Quote exactly the lines between the line containing "obj.parent = empty" and the line containing "obj.data.transform(world)", counting those two lines as part of the range. Leave the rest out.
--- Dataset section ---
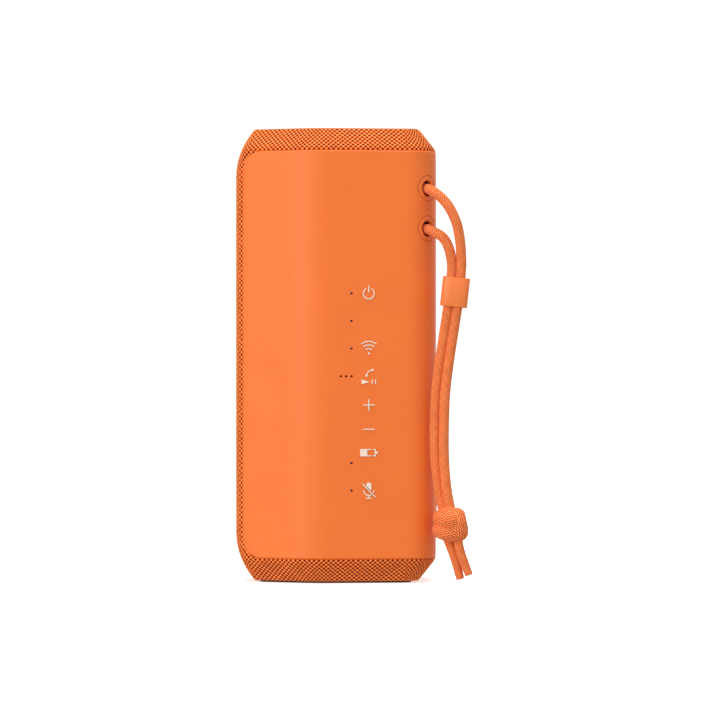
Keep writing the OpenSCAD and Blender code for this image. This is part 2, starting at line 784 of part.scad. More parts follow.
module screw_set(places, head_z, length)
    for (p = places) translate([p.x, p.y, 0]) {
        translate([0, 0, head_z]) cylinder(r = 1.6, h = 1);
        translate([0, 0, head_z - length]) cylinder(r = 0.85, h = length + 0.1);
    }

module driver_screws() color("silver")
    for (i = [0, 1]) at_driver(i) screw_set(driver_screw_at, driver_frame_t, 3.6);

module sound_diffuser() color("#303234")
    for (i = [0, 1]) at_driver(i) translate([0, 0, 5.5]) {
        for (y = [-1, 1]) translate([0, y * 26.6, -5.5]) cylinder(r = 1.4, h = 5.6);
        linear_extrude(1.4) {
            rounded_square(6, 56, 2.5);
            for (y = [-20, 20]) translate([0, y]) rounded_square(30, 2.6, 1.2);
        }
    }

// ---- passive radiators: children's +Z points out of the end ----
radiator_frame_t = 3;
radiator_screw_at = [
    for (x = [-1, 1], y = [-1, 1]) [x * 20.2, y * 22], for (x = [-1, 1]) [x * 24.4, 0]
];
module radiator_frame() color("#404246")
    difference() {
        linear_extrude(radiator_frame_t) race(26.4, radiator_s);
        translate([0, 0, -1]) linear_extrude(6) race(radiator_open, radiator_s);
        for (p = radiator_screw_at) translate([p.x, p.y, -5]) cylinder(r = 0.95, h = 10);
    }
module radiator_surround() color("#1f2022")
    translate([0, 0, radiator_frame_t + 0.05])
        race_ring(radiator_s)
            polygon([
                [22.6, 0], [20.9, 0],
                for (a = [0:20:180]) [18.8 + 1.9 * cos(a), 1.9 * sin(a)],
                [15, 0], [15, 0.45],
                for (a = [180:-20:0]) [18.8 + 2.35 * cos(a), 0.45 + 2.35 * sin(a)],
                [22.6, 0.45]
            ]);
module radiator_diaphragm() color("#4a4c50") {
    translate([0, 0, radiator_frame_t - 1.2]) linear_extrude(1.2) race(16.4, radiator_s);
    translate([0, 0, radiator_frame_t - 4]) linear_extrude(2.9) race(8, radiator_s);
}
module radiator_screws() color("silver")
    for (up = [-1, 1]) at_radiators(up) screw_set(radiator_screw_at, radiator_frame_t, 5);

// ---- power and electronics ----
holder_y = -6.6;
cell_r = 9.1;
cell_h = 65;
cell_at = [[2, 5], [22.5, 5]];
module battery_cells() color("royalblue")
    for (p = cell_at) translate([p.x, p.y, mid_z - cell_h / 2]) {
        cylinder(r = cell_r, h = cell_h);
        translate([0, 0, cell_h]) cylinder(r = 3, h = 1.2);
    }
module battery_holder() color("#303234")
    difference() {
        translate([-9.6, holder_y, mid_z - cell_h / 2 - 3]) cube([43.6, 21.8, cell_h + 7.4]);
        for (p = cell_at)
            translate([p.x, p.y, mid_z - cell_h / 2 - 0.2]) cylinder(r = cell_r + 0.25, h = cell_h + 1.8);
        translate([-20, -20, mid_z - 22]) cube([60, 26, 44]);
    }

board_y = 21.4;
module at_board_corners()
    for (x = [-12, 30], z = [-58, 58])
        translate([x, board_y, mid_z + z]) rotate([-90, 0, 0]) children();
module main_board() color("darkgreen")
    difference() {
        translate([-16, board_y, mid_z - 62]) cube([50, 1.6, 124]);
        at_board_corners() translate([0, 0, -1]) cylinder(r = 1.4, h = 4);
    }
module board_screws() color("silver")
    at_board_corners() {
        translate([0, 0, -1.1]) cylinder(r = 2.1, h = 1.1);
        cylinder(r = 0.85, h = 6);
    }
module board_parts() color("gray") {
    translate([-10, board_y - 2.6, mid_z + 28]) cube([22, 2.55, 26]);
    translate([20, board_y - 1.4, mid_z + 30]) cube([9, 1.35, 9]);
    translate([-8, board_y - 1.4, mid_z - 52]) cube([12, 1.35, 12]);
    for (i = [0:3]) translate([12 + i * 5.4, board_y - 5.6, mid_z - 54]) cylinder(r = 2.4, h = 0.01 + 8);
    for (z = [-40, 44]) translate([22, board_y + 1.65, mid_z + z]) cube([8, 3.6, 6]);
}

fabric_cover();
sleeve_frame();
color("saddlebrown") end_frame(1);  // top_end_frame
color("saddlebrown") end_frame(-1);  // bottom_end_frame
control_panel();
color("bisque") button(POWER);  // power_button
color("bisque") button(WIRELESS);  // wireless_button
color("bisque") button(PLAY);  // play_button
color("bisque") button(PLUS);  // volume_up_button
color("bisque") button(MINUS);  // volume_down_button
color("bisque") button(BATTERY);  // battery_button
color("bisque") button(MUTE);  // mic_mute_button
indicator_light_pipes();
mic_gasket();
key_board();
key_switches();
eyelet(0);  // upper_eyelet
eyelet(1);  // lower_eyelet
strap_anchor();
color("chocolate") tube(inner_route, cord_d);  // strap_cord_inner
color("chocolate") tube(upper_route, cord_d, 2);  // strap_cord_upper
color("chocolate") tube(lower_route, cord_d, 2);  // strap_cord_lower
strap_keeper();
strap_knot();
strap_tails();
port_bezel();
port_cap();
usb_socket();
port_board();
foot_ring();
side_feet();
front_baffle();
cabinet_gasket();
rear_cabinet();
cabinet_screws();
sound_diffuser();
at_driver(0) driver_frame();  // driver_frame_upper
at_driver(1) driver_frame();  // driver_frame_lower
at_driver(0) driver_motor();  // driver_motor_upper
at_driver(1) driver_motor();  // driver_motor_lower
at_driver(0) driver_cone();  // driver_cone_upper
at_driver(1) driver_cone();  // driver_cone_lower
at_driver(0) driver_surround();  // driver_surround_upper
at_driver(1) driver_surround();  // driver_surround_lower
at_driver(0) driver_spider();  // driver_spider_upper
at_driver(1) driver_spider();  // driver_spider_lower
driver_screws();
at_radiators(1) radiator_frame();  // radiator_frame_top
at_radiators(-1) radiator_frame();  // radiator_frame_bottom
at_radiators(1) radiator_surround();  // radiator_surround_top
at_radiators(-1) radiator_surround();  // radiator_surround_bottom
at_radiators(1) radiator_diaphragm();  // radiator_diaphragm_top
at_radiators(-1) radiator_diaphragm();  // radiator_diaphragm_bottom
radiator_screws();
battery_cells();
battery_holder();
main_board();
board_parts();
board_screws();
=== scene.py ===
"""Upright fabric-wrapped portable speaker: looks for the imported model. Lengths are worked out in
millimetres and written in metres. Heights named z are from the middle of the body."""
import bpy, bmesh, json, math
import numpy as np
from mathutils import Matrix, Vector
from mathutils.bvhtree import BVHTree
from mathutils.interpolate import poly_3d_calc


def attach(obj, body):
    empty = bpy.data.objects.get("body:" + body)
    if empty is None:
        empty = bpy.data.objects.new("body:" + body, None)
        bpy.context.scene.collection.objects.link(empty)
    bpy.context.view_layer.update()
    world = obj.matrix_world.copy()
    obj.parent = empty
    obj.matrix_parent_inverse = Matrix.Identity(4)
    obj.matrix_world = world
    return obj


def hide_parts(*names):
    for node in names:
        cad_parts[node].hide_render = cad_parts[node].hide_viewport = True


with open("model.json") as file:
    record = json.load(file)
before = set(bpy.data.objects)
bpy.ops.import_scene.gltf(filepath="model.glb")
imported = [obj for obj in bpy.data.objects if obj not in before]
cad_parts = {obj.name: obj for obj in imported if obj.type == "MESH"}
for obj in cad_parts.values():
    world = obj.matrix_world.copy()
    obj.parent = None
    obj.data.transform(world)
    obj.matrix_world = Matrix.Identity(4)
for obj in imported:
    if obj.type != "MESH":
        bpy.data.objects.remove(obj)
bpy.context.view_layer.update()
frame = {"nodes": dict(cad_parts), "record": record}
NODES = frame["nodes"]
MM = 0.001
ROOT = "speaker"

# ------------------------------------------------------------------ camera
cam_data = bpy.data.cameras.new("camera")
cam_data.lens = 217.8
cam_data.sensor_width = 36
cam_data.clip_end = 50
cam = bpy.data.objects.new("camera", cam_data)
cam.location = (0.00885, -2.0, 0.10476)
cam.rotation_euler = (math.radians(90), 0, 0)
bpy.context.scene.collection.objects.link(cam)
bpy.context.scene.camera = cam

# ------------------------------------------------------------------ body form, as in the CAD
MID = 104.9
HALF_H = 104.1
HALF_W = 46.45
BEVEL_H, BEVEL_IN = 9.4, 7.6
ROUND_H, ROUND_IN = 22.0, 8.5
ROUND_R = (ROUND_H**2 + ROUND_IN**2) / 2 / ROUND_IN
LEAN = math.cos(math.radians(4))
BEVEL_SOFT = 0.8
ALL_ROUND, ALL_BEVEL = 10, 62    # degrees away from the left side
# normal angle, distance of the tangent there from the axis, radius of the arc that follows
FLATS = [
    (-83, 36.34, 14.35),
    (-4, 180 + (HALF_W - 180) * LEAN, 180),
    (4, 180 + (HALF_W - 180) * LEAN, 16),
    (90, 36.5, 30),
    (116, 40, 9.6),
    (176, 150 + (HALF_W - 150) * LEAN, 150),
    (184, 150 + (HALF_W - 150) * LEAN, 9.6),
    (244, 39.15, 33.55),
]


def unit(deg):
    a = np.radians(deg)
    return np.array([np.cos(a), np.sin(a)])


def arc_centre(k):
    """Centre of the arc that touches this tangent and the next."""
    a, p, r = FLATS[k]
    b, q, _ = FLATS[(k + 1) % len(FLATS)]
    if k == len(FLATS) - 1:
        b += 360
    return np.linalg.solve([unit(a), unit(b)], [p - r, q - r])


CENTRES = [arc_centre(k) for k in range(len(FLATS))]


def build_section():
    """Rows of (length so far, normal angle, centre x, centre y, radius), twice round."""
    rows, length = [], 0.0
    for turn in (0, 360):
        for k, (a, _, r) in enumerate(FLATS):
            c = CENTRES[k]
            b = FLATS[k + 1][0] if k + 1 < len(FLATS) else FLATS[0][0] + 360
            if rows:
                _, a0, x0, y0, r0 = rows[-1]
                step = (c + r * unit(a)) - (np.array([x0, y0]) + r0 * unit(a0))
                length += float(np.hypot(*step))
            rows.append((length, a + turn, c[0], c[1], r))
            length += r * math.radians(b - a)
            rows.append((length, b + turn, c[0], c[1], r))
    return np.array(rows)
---
• [Task output]
    obj.parent = empty
    obj.matrix_parent_inverse = Matrix.Identity(4)
    obj.matrix_world = world
    return obj


def hide_parts(*names):
    for node in names:
        cad_parts[node].hide_render = cad_parts[node].hide_viewport = True


with open("model.json") as file:
    record = json.load(file)
before = set(bpy.data.objects)
bpy.ops.import_scene.gltf(filepath="model.glb")
imported = [obj for obj in bpy.data.objects if obj not in before]
cad_parts = {obj.name: obj for obj in imported if obj.type == "MESH"}
for obj in cad_parts.values():
    world = obj.matrix_world.copy()
    obj.parent = None
    obj.data.transform(world)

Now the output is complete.